Jason’s I Killed Adolf Hitler is excerpted in the First Post. Jason was the subject of Ned Beauman’s most recent comics column for the Guardian Unlimited, Plenty to say for wordless stories: Though Jason employs no dialogue and only two facial expressions (happy and indifferent), you soon feel like you know the protagonist intimately - I don’t have a clue how he does it. One gets the sense that [Tom] Neely and Jason, like poets writing sestinas, are testing their powers, letting the fierce constraints of the form reveal new possibilities, and it’s a wonderful thing to observe.” + The First Post also take a peek at R. Crumb’s Sex Obsessions, yours for a cool £400. + The Watchmen blog. + Douglas Wolk reviews Alan Moore’s latest: Black Dossier is a thoroughly postmodern book, in the sense that it’s entirely built out of allusions and associations — preexisting bits of meaning. That raises the question of what meaning it has on its own, or whether its light is entirely reflected. As David Foster Wallace (riffing on a John Barth line about postmodern fiction) put it: “For whom, the proles grouse/ Is the funhouse a house?/ Who lives there, when push comes to shove?” Moore does have something of an answer. The key line of the first League of Extraordinary Gentlemen book, reprised here, is “The British Empire has always encountered difficulty in distinguishing between its heroes and its monsters.” (Somewhat surprisingly, that’s Moore’s own aperçu, not a quotation from somebody else.) The premise of the whole series is that pulp fiction and popular entertainment are the ways the deepest anxieties of culture bubble up into narrative: Nemo and Mr.

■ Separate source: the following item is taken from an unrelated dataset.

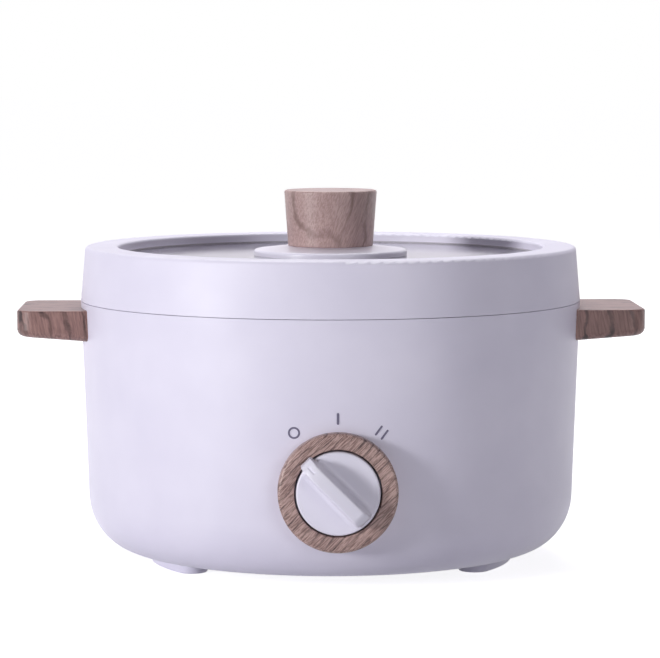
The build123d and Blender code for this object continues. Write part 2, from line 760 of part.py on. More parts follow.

Hyde and the invading Martians of The War of the Worlds exemplified Victorian England’s fears about science, empire and “foreigners.”
Douglas Wolk does a nice holiday round-up of graphic novels for the NY Times: “The real glory of Exit Wounds is [Rutu] Modan’s artwork. Her characters’ body language and facial expressions, rendered in the gestural “clear line” style of Hergé’s Tintin books, are so precisely observed, they practically tell the story by themselves. Numi, for instance, spends most of the story slouching a little, as if she’s trying to hide her height; you can tell she’s got her guard down when she straightens up. And Modan’s Israeli landscapes, colored in flat, solid tones, capture the look of the country with spare precision: a few fluid lines describe a dingy bus-station cafeteria or a scrubby beach, echoing the book’s treacherous interpersonal terrain, where everything and everyone has sustained collateral damage.” + Michel Gondry is to direct Gabrielle Bell’s Cecil and Jordan in New York [Comics Reporter] + The Complete Review looks at Osamu Tezuka’s MW and Apollo’s Song: “Apollo’s Song is a great example of the best and worst of the graphic-genre: visually expertly presented — not just the individual drawings, but also the sequences and how they are presented — it’s an eye-catching, gripping read, but the story itself is consistently rushed and the dialogue and events (especially the ‘real-world’ events) often simply ridiculous, sustained entirely by the accompanying drawings.” + Joe Sacco in the Oregonian. + Posy Simmonds‘ Tamara Drewe and Nick Abadzis‘ Laika reviewed. + Peter Wild reviews the Complete Peanuts: There, lurking within its lush Seth-designed covers, was exactly what I’d been looking for: joy. The joy you get from reading something great. I was in a bit of a bad mood because of all of the unsatisfactory books and I was reading with half an eye at first because, like with early Simpsons, the characters didn’t look like the characters they later became. Charlie Brown was there, as was Snoopy (although he didn’t think and talk at first, he barked, perhaps unsurprisingly, like a dog). There was no Sally. Just a Violet who looked like Sally. Lucy’s hair changes colour from strip to strip. As the book progresses, Schroeder, the piana playing Beethoven loving genius appears. Towards the end we are treated to a baby Linus. These are old strips. More than half a century ago. You’d think they’d date but they don’t. + Marcel Proust’s Swann’s Way. + 20 questions for Garth Ennis + Roland Kelts suggests some seasonal gifts for the Otaku in your life.